-
Notifications
You must be signed in to change notification settings - Fork 304
Description
Hi there,
I've been fiddling with perplexity computation in the past few days, and I was struck by a few discrepancies:
- In your manual implementation, I read:
When we run the above with
stride = 1024, i.e. no overlap, the resulting PPL is19.44, which is about the same as the19.93reported in the GPT-2 paper (note: p. 5). - On the reference page (see 'Examples'):
(Of course this is run on a very short sequence, only 50 characters!)perplexity = evaluate.load("perplexity", module_type="metric") input_texts = datasets.load_dataset("wikitext", "wikitext-2-raw-v1", split="test")["text"][:50] input_texts = [s for s in input_texts if s!=''] results = perplexity.compute(model_id='gpt2', predictions=input_texts) print(list(results.keys())) >>>['perplexities', 'mean_perplexity'] print(round(results["mean_perplexity"], 2)) >>>576.76 print(round(results["perplexities"][0], 2)) >>>889.28
Here's a Colab notebook with my experiments.
Question 1
Even when using evaluate, I get fairly different results: just for the 50 character selection, I obtain:
320.85
567.91
Something in the implementation changed since the docs were written?

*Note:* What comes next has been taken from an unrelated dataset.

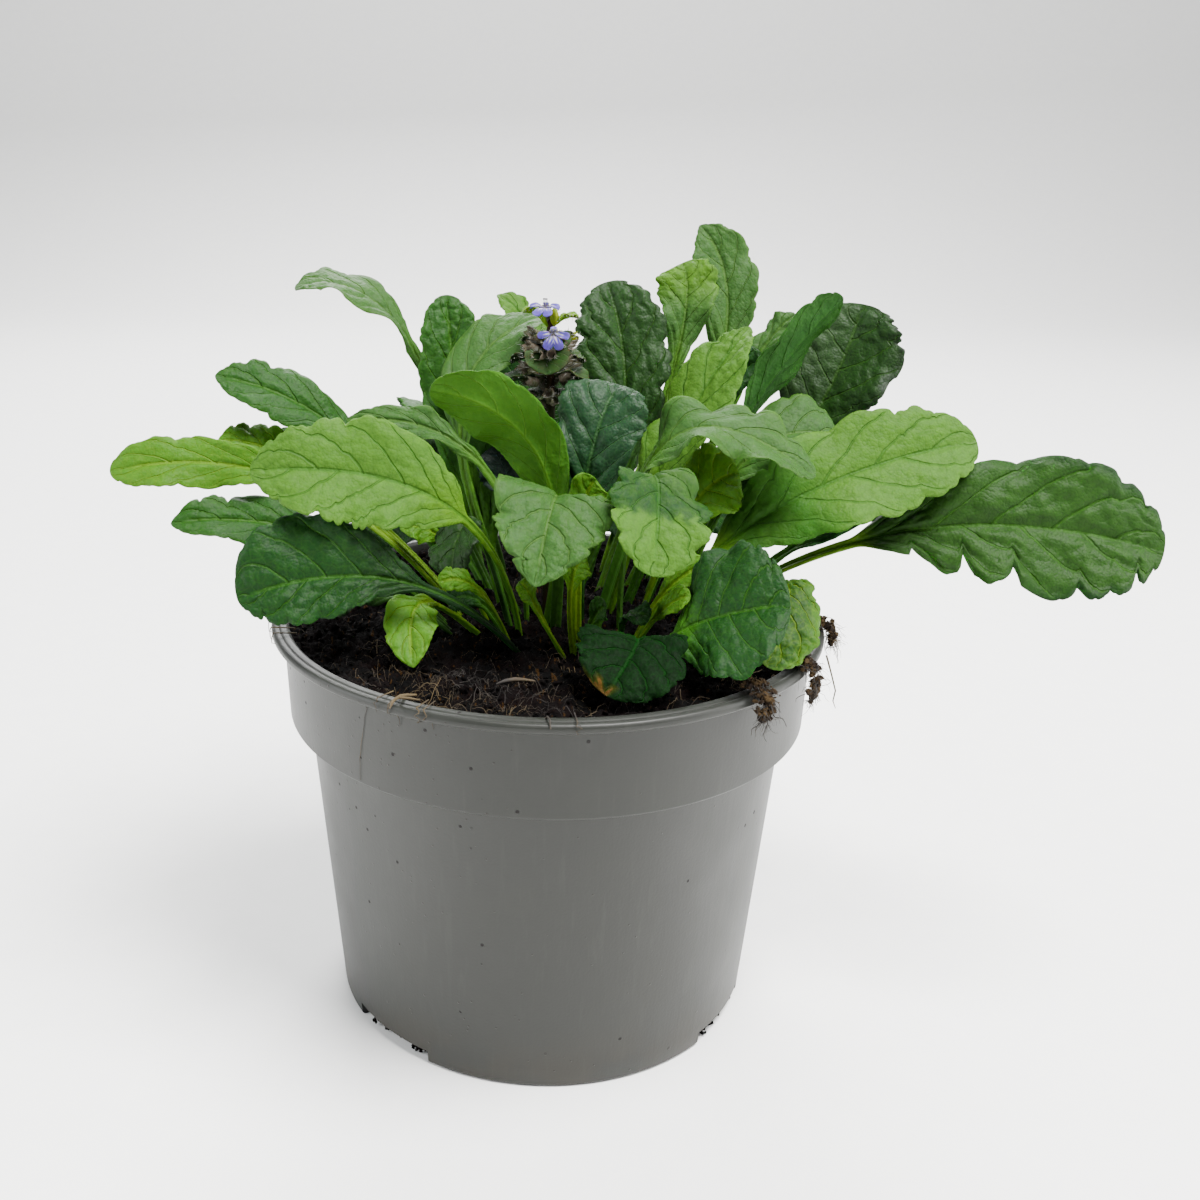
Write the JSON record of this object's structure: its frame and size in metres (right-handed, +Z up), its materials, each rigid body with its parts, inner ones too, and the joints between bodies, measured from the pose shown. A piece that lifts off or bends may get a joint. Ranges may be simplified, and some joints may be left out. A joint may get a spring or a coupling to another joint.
{
  "type": "potted bugleweed plant",
  "caption": "Low rosette of scalloped, spoon-shaped green leaves with a short blue flower spike, growing in compost in a round grey plastic nursery pot with a collar and a rolled lip.",
  "frame": {"origin": "on the pot's axis, in the plane of its underside, where the plant stands on the ground", "axes": "+Z up along the pot's axis, +X to the right and +Y away from the viewer who sees the flower spike in front and the largest leaf on the right"},
  "size_m": [0.3111, 0.2085, 0.2359],
  "materials": {
    "pot": "satin grey moulded polypropylene",
    "compost": "moist fibrous peat compost",
    "leaf_pale": "young leaf, soft satin",
    "leaf_light": "leaf, soft satin",
    "leaf_middle": "leaf, soft satin",
    "leaf_dark": "leaf, satin",
    "leaf_bluish": "leaf, satin with a blue-green cast",
    "bracts": "hairy bracts, dull",
    "petals": "thin petals, soft",
    "roots": "dry peat and fine roots"
  },
  "bodies": {
    "root": {"pot": "pot", "soil": "compost", "leaf_01": "leaf_pale", "leaf_02": "leaf_middle", "leaf_03": "leaf_dark", "leaf_04": "leaf_light", "leaf_05": "leaf_middle", "leaf_06": "leaf_dark", "leaf_07": "leaf_dark", "leaf_08": "leaf_pale", "leaf_09": "leaf_bluish", "leaf_10": "leaf_light", "leaf_11": "leaf_middle", "leaf_12": "leaf_middle", "leaf_13": "leaf_light", "leaf_14": "leaf_light", "leaf_15": "leaf_pale", "leaf_16": "leaf_bluish", "leaf_17": "leaf_dark", "leaf_18": "leaf_light", "leaf_19": "leaf_middle", "leaf_20": "leaf_light", "leaf_21": "leaf_dark", "leaf_22": "leaf_middle", "leaf_23": "leaf_pale", "leaf_24": "leaf_dark", "leaf_25": "leaf_middle", "leaf_26": "leaf_light", "leaf_27": "leaf_middle", "leaf_28": "leaf_dark", "leaf_29": "leaf_dark", "leaf_30": "leaf_dark", "leaf_31": "leaf_pale", "leaf_32": "leaf_dark", "leaf_33": "leaf_light", "leaf_34": "leaf_middle", "leaf_35": "leaf_light", "leaf_36": "leaf_bluish", "leaf_37": "leaf_middle", "leaf_38": "leaf_dark", "leaf_39": "leaf_middle", "leaf_40": "leaf_dark", "leaf_41": "leaf_light", "leaf_42": "leaf_middle", "leaf_43": "leaf_dark", "leaf_44": "leaf_dark", "leaf_45": "leaf_dark", "leaf_46": "leaf_middle", "young_leaf": "leaf_pale", "shoot_front": "leaf_pale", "shoot_right": "leaf_pale", "shoot_left": "leaf_pale", "flower_spike": "bracts", "flower_front": "petals", "flower_top": "petals", "root_tuft_1": "roots", "root_tuft_2": "roots", "root_tuft_3": "roots"}
  },
  "joints": []
}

What am I missing?
Question 2
There is still a humongous difference between the manual computation (first page I quoted above, ported in the notebook, and similar results when experimenting with a faster, batched implementation using stride in the tokenizer) and what the metric produces. What I'm expecting for wikitext is something of the order of 20-30, and lower for bigger models, not in the hundreds, let alone in the thousands (see the notebook, result when joining all rows with \n\n)... (At first I thought it was because of pad_tokens being counted, that was wrong.) I'm now at a loss as to where that might come from. Any ideas?
Question 3
Also, notice that I can pass the dataset either as a list of strings of varying lengths, or as one long string, and it runs, but the perplexity class itself, on its own, does not seem to handle that (no return_overflowing_tokens = True passed to the tokenizer, for instance, I performed a few tests with the class only): I'm guessing the dataset is processed somewhere before being fed to it? I'm in the process of understanding the whole pipeline of invocation of the metric, but so far I haven't found where it happens.
Apologies if the first version of this issue had quite a few silly mistakes, and thanks for reading!